* **EXERCISE DETAILS**
Extract from the entries below, exactly as given, only the lines from the line containing "The Blender code" to the line containing "return shown(name, laid_sheet(name, bm, lay))", both lines included.

* **TASK INPUT**
____

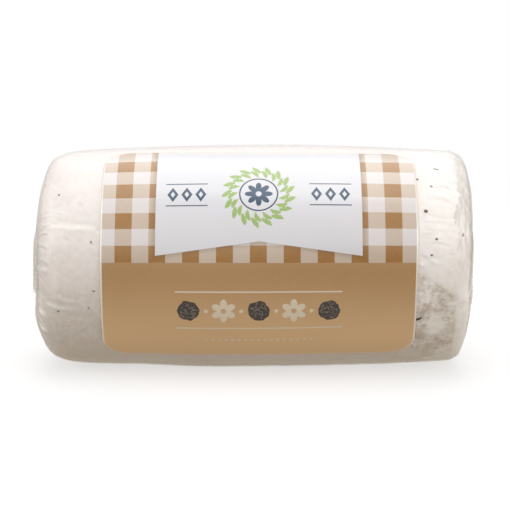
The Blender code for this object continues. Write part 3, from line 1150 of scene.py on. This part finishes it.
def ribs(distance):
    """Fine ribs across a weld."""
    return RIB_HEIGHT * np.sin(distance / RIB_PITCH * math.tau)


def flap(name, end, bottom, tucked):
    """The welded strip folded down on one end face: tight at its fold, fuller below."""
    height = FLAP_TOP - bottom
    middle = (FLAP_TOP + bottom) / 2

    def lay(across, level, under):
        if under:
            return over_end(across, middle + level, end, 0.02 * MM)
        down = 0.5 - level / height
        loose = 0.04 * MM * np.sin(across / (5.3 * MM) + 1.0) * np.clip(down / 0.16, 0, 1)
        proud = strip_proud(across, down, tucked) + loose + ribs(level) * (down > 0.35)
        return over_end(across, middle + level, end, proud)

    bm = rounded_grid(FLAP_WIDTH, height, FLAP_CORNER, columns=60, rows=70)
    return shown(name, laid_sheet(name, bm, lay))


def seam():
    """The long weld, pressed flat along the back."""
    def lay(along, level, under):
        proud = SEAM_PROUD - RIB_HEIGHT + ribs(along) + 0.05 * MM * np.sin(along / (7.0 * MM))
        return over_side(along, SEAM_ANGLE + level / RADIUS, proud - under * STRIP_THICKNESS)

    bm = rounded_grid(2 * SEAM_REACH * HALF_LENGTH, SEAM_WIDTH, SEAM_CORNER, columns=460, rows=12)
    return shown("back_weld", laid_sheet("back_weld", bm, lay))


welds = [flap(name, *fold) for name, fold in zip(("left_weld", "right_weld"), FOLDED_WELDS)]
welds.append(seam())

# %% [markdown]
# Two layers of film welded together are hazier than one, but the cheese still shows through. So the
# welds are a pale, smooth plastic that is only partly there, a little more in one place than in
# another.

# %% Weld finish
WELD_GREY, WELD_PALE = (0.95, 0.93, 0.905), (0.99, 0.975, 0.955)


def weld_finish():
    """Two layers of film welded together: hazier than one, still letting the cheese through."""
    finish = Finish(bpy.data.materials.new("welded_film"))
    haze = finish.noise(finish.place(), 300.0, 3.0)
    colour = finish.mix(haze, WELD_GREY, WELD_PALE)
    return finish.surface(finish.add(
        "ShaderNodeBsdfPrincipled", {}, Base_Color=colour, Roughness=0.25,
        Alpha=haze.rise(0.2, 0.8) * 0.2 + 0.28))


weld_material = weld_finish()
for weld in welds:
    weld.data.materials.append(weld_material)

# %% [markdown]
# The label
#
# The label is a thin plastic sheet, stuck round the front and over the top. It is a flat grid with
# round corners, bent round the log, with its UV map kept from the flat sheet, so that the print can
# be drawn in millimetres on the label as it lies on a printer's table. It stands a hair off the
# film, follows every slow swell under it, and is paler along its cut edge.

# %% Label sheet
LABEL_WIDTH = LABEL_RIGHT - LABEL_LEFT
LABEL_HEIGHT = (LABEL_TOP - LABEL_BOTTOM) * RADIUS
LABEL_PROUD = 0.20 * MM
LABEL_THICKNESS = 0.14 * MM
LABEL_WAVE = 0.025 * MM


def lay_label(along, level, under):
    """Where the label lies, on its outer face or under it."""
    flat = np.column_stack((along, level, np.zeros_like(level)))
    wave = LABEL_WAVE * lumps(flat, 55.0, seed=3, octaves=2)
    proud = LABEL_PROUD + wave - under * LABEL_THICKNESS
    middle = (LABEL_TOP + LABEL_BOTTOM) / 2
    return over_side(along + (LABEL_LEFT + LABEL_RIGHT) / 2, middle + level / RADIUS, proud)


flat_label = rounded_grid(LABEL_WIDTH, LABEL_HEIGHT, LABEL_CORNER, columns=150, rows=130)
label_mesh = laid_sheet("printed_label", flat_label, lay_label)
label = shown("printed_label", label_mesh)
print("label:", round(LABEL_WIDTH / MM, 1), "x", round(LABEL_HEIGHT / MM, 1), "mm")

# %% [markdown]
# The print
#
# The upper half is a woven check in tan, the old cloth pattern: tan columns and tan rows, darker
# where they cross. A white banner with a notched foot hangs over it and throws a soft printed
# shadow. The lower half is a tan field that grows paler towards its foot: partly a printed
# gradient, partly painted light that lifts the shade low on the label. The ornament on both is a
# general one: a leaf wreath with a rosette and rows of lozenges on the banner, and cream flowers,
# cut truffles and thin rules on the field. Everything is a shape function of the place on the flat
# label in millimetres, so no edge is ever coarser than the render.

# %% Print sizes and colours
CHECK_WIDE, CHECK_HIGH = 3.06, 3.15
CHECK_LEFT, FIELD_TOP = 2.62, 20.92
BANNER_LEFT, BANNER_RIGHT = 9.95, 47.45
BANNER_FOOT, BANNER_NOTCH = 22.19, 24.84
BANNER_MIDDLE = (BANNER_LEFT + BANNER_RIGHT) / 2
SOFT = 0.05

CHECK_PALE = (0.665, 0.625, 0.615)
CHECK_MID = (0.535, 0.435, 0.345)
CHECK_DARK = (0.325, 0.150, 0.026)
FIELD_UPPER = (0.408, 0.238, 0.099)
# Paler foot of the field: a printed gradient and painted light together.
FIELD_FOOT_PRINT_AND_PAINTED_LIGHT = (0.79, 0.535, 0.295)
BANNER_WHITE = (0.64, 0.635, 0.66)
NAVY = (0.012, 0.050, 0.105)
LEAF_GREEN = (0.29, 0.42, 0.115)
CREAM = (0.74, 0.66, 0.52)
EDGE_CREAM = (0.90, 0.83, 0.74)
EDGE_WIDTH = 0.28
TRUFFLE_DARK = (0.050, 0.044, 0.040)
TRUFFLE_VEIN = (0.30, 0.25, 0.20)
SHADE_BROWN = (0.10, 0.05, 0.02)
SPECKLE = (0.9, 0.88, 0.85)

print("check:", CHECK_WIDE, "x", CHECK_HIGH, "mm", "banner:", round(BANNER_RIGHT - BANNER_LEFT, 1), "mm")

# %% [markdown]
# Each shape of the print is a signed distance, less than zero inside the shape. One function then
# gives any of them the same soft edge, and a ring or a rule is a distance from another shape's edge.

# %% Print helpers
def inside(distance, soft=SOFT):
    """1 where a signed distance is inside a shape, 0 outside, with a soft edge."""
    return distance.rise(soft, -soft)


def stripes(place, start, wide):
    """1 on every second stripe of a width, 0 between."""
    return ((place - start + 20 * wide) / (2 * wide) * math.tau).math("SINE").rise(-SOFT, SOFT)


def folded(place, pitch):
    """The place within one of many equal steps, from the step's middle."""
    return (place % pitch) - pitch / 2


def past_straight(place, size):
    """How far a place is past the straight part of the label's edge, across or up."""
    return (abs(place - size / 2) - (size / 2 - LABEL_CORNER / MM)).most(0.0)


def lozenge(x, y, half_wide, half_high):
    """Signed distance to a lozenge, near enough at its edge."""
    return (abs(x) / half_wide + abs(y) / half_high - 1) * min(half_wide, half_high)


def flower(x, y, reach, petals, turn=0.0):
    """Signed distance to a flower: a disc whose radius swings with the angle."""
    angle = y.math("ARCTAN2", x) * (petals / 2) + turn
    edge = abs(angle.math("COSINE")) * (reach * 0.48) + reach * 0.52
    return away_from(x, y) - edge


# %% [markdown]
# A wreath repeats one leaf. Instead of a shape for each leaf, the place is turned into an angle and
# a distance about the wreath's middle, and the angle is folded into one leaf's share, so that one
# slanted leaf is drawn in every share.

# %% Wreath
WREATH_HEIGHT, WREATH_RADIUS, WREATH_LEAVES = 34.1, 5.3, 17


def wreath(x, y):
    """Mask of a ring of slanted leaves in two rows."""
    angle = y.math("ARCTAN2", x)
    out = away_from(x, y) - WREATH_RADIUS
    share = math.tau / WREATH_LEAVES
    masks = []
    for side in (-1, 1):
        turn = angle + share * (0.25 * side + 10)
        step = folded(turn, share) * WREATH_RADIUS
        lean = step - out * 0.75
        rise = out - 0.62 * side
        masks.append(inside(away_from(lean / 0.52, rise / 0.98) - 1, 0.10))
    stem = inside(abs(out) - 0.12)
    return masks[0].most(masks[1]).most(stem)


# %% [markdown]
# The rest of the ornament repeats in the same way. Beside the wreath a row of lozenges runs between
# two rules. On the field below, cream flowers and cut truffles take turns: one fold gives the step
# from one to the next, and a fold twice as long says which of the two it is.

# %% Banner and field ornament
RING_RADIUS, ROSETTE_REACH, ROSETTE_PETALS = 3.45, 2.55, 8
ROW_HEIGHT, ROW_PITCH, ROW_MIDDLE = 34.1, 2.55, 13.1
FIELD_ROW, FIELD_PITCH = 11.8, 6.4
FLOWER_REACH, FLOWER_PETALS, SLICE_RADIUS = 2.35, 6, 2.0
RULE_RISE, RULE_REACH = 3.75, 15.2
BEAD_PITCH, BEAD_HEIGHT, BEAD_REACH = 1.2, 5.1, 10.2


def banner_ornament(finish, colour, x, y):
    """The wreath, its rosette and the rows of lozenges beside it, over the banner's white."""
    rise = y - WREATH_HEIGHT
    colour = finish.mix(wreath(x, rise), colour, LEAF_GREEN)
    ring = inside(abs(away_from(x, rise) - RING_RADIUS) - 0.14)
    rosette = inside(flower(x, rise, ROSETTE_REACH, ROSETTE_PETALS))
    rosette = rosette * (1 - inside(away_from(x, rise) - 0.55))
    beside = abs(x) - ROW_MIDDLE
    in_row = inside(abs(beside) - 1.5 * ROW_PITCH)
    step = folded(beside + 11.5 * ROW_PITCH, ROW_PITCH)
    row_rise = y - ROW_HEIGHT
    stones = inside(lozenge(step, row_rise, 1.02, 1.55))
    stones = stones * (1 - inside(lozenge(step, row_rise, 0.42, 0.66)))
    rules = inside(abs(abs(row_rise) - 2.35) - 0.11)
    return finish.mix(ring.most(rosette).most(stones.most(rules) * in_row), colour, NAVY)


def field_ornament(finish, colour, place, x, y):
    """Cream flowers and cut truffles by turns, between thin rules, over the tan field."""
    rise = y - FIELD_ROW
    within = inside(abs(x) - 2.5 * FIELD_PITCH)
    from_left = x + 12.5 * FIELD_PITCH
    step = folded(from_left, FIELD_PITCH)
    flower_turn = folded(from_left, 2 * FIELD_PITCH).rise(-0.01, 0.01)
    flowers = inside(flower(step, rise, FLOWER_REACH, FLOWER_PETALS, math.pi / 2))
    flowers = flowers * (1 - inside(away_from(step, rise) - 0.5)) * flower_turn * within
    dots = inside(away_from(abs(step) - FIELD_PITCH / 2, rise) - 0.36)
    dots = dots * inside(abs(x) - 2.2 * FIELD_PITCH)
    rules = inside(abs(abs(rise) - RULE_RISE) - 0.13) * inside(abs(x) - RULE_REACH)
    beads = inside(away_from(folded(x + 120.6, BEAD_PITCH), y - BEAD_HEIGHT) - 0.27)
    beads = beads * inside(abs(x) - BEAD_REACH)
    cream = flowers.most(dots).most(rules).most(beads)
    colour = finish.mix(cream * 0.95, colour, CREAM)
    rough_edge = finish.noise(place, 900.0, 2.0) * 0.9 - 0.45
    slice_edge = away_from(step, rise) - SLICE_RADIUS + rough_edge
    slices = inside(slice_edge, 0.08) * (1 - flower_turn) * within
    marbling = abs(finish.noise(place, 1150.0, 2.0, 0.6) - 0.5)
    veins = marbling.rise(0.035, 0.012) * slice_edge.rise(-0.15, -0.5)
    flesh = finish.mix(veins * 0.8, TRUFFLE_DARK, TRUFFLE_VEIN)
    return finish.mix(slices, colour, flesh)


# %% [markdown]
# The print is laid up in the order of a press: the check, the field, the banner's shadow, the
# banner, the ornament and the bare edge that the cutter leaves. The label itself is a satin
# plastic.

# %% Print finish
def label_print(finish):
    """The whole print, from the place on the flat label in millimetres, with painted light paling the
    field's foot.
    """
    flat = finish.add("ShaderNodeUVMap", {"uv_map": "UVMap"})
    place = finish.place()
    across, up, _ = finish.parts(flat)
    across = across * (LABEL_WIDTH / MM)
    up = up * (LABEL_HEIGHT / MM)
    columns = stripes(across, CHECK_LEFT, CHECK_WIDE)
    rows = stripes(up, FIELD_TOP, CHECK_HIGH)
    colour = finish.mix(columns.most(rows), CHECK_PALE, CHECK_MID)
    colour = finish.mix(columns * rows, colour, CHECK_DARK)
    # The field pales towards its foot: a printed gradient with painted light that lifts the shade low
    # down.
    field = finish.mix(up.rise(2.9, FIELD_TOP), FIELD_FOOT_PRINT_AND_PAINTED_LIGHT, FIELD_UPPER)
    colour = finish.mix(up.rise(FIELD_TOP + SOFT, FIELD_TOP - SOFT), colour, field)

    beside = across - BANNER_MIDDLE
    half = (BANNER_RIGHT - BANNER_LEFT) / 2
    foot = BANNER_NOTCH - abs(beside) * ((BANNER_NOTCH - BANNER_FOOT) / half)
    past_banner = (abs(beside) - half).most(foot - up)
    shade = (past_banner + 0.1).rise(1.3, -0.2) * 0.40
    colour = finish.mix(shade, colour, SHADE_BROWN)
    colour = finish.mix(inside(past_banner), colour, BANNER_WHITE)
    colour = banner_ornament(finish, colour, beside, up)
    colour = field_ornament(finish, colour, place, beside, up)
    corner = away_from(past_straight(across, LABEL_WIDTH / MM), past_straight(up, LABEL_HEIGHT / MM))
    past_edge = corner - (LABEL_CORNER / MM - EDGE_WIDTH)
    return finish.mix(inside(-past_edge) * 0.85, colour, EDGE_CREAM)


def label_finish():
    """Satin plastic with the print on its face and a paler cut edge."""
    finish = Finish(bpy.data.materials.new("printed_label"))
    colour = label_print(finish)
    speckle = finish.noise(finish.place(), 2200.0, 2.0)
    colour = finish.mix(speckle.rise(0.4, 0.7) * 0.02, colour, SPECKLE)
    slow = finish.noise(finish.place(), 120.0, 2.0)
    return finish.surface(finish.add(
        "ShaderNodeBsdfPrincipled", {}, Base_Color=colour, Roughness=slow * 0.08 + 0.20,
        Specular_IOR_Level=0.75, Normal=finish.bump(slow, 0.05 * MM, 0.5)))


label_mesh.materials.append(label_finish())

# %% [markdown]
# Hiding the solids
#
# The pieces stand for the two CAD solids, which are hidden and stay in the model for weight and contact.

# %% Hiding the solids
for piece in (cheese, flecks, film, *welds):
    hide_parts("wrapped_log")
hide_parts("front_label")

____

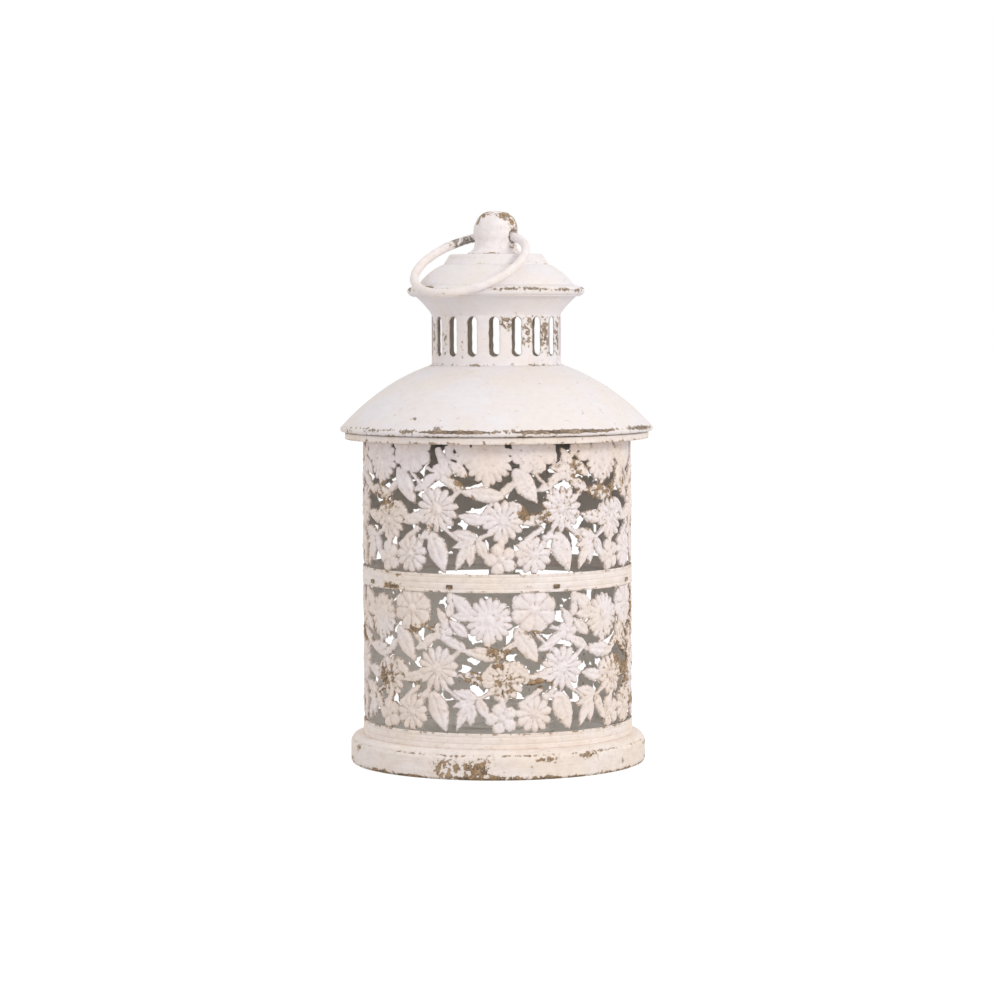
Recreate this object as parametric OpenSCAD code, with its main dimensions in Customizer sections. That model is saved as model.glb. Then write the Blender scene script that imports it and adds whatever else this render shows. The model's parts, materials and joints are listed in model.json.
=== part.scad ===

____

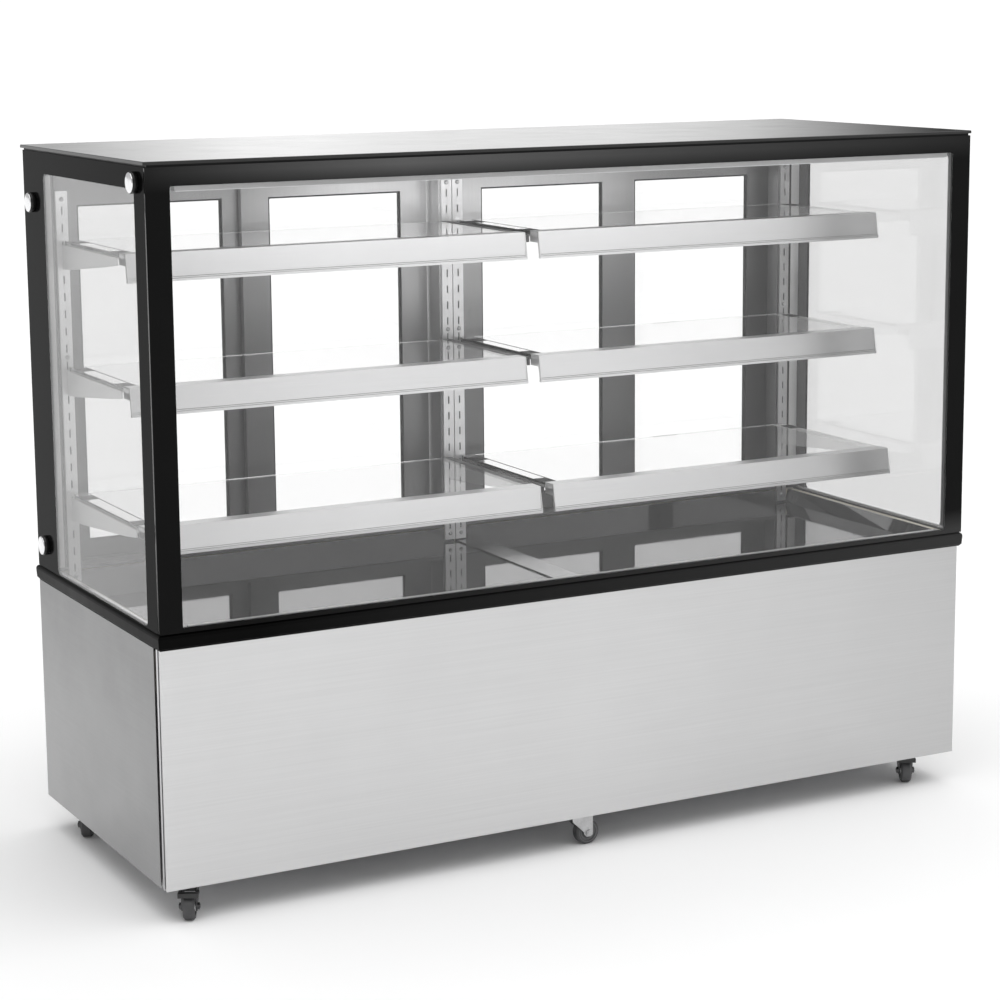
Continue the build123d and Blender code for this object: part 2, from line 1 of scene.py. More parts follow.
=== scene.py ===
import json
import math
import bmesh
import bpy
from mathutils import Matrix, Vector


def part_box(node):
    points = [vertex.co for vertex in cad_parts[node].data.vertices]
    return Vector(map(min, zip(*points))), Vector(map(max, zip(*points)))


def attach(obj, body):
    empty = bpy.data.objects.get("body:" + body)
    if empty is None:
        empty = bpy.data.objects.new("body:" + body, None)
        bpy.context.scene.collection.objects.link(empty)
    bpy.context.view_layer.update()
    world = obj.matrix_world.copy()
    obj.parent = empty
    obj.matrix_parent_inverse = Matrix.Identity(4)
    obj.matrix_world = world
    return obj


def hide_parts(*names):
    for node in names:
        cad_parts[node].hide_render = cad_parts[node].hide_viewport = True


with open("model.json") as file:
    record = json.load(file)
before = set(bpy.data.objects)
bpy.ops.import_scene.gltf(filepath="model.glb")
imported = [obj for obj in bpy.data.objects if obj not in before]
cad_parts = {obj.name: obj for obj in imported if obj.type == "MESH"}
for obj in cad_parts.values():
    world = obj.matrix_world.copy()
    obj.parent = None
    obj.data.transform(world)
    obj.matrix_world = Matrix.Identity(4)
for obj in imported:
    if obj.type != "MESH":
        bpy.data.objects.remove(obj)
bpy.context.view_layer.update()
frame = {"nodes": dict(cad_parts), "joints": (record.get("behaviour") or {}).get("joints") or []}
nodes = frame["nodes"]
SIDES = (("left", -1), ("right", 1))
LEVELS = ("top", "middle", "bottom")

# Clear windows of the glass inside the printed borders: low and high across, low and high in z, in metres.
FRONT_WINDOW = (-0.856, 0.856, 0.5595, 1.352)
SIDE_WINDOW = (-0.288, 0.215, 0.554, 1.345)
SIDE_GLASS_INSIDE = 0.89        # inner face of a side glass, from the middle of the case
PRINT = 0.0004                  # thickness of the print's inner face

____

* **SOLUTION TO THE PROBLEM**
The Blender code for this object continues. Write part 3, from line 1150 of scene.py on. This part finishes it.
def ribs(distance):
    """Fine ribs across a weld."""
    return RIB_HEIGHT * np.sin(distance / RIB_PITCH * math.tau)


def flap(name, end, bottom, tucked):
    """The welded strip folded down on one end face: tight at its fold, fuller below."""
    height = FLAP_TOP - bottom
    middle = (FLAP_TOP + bottom) / 2

    def lay(across, level, under):
        if under:
            return over_end(across, middle + level, end, 0.02 * MM)
        down = 0.5 - level / height
        loose = 0.04 * MM * np.sin(across / (5.3 * MM) + 1.0) * np.clip(down / 0.16, 0, 1)
        proud = strip_proud(across, down, tucked) + loose + ribs(level) * (down > 0.35)
        return over_end(across, middle + level, end, proud)

    bm = rounded_grid(FLAP_WIDTH, height, FLAP_CORNER, columns=60, rows=70)
    return shown(name, laid_sheet(name, bm, lay))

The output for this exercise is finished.